Q: Who pays for the collection and other costs incurred?
A: All costs associated with the donation are covered by the patient’s health insurance. Donors are also automatically covered under a health insurance policy provided by the NMDP.
Q: What is my commitment if i join?
A:When you join the NMDP Registry, you make a commitment to:
- Keep us updated if your contact information changes, you have significant health changes or you change your mind about being a donor
- Respond quickly if you are contacted as a potential match for a patient
- Donate to any searching patient who matches you
- Be listed on the registry until your 61st birthday, unless you ask to be removed
You have the right to change your mind about being a donor at any time. Donating is always voluntary. If you decide you do not want to donate, let us know right away. That way we can continue the search for another donor without dangerous delays for the patient.
Q: How many times can I donate?
A: Because your marrow and blood stem cells completely regenerate, you can technically donate several times in your life. It is rare to come up as a match for several people. You may never get called as a potential match or you might get called once or twice in your lifetime. Being a donor for someone does not stop you from donating to someone else in the future if the need arises. It also does not affect your ability to receive a transplant in the future should you need one. Your marrow takes approximately 4-6 weeks to completely regenrate itself and your blood stem cells after PBSC will normalize within 1-2 days after the donation.
What would the side effects of donation be?
The side effects of each procedure differ, but with either procedure, most donors are back to their daily routine in a few days.
Q: What are the PBSC Donation Side Effects?
You may experience headaches, or bone or muscle aches for several days before donation. These are side effects from the filgrastim injections. The side effects go away shortly after the donation. Your donor contact representative will follow up with you until you report a full recovery. Most PBSC donors report full recovery within two weeks of donation. For more information, visit the PBSC Side Effects and Risks section.

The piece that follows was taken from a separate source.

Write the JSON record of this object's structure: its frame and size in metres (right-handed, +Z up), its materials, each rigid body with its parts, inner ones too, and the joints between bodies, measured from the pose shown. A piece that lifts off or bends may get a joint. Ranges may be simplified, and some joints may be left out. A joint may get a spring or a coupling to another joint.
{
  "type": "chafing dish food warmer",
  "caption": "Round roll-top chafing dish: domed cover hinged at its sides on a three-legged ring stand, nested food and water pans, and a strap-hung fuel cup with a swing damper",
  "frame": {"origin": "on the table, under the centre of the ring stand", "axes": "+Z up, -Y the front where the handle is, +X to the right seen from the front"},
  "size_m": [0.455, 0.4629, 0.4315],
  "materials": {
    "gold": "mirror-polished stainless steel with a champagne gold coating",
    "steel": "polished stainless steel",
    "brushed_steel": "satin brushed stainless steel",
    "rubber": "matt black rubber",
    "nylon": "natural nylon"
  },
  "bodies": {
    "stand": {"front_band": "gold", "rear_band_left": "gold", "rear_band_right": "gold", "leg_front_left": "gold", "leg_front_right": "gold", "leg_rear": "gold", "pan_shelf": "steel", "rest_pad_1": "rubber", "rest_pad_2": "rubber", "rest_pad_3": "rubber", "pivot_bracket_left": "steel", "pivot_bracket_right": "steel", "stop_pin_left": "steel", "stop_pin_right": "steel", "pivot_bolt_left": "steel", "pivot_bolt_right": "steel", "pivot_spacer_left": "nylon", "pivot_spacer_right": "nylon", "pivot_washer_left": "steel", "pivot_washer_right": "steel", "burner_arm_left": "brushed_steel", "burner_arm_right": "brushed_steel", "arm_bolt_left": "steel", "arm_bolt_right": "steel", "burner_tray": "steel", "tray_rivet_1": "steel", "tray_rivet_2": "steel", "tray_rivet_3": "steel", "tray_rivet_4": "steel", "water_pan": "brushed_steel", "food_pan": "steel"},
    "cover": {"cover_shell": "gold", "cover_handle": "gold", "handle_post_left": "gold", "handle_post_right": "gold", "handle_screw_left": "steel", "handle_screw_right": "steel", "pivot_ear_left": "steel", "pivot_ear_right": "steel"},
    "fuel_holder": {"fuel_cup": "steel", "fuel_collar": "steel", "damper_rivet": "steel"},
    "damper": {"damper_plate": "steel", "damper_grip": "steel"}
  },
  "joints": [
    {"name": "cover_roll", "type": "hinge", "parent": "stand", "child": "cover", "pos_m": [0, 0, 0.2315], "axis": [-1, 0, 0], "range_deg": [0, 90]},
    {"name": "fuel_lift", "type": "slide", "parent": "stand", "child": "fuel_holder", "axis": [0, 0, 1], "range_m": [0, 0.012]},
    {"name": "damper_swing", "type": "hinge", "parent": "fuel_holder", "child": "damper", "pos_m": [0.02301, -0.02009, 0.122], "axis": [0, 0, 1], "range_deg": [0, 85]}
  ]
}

Q: What are the Marrow Donation Side Effects?
You can expect to feel some soreness in your lower back. Most donors are back to their normal routine in a few days and most feel fully recovered within three weeks. Your donor contact representative will follow up with you until you report a full recovery. Your marrow returns to normal levels within a few weeks, visit the Side Effects and Risks section.
Q: How long will you take to recover?
Donors should be able to return to work, school, and any other activities within one to seven days after donation. On average, most PBSC donors report that they feel completely recovered within two weeks of donation and most marrow donors report that they feel completely recovered within three weeks of donation. The recovery time frame varies depending on the individual donor and the type of donation.
A good rule of thumb is, the more physically demanding a job, the longer the recovery. For example, if you’re a postal service worker or a construction worker whose day involves a lot of heavy lifting and moving about, your return to work might be closer to the seven-day end of the spectrum. Someone with a less physically demanding job may be able to return to work the same or next day.